I love the poet's reference to Neruda's "great and common tenderness." I'm waiting for that tenderness, too.
My sermon this Sunday, "A Balm in Gilead," asks how, in this time of vitriol and scorn, we can treat one another with tenderness and compassion.  And we'll hear from the All Souls Choir, who will share the spiritual "Balm in Gilead" and other beautiful music.
***********************************************

And before long I hope to share a major thought stream of mine regarding my 91 years experience in churches that has led me to becoming an agnostic atheist who finds hope in attending "thoughtful" churches.

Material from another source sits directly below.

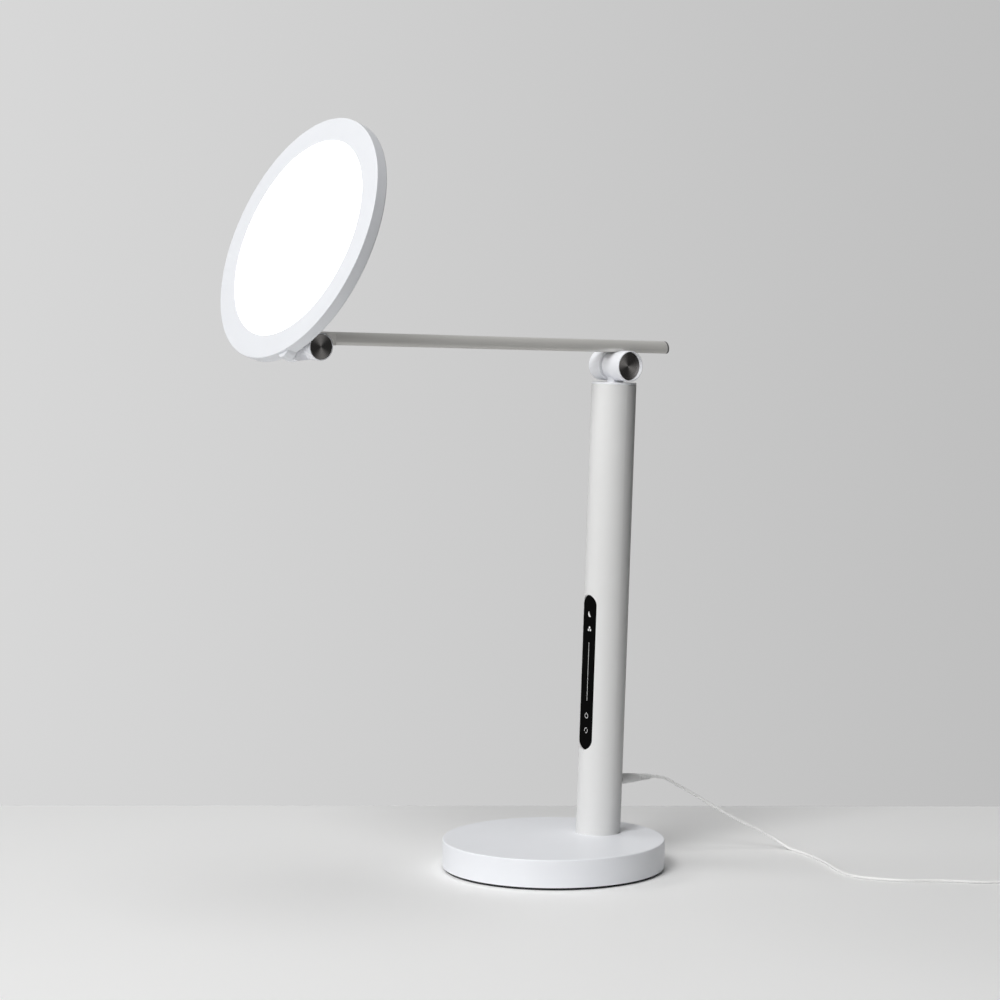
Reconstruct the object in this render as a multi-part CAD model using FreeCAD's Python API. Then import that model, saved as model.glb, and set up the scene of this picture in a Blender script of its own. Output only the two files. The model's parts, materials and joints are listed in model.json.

Thursday, February 9, 2017

The Blood of Emmett Till

I've had an opportunity to attend a great many author book reviews in my 23 years in D. C., but none has been more dramatic or surprising to me than The Blood of Emmett Till.  The opportunity is also yours at the youtube listing below. Obviously a southerner, Timothy Tyson worked almost 10 years on this book and is at Duke University and Duke Divinity School as Professor of American Christianity and Southern Culture.

https://www.youtube.com/watch?v=IiuCtJYcAxA

More information about the book and the author may be found at:

https://www.youtube.com/results?search_query=The+Blood+of+Emmitt+Till

Tyson's presentation is folksy, droll and challenging.  The large crowd interrupts with applause at many statements.  As a fellow southerner by birth (Texan) I could identify with much of his insight, particularly as he told of his grandmother and church up-bringing many decades ago singing the following in Sunday School as atrocities like Till's murder were not uncommon,

"Jesus loves the little children,
All the children of the world.
Whether yellow, black or white,*
They are precious in his sight,
Jesus loves the children of the world.

*A better lyricist than I might add a line here like,
Neither atheist, Muslim,or Seik

The book is indeed worth your reading and perhaps discussing with others as Tyson credits Till's mother with the courage that actually precipitated the civil rights movement.

Thursday, February 2, 2017

God....placed you (Trump) there.


 “I believed that you would be the next President of the United States. And if that happened, it would be because God had placed you there.

Editor: From all my church going I must proclaim, THAT IS NOT MY GOD! - Ron Lehker

You might recall though that those were the words of the minister who addressed the congregation as president Trump attended the pre-–inaugural service at St. John's Episcopal Church near the White House. I know that a great many of you joined me in astonishment not only in the statement itself, but also in the virtual attack on one of our basic democratic principles, the separation of church and state.

Unfortunately it has only gotten worse.
Consider this "hot off the press" report of Trump's appearance at the National Prayer Service in The New York Times:


And then please take time to read the article in the March issue of The Atlantic Monthly by Franklin Foer:


What an amazing, awesome responsibility we all have to maintain and improve a democracy that was founded on (immoral) immigration and nourished and expanded through slave labor!


This 91-year-oldster continues to be amazed at the vigor of young people in peacefully expressing their concern through demonstrations. May we all be equally committed to appreciating the progress of the past and our responsibility to keep moving forward providing refuge for those in need and freedom and equality for all.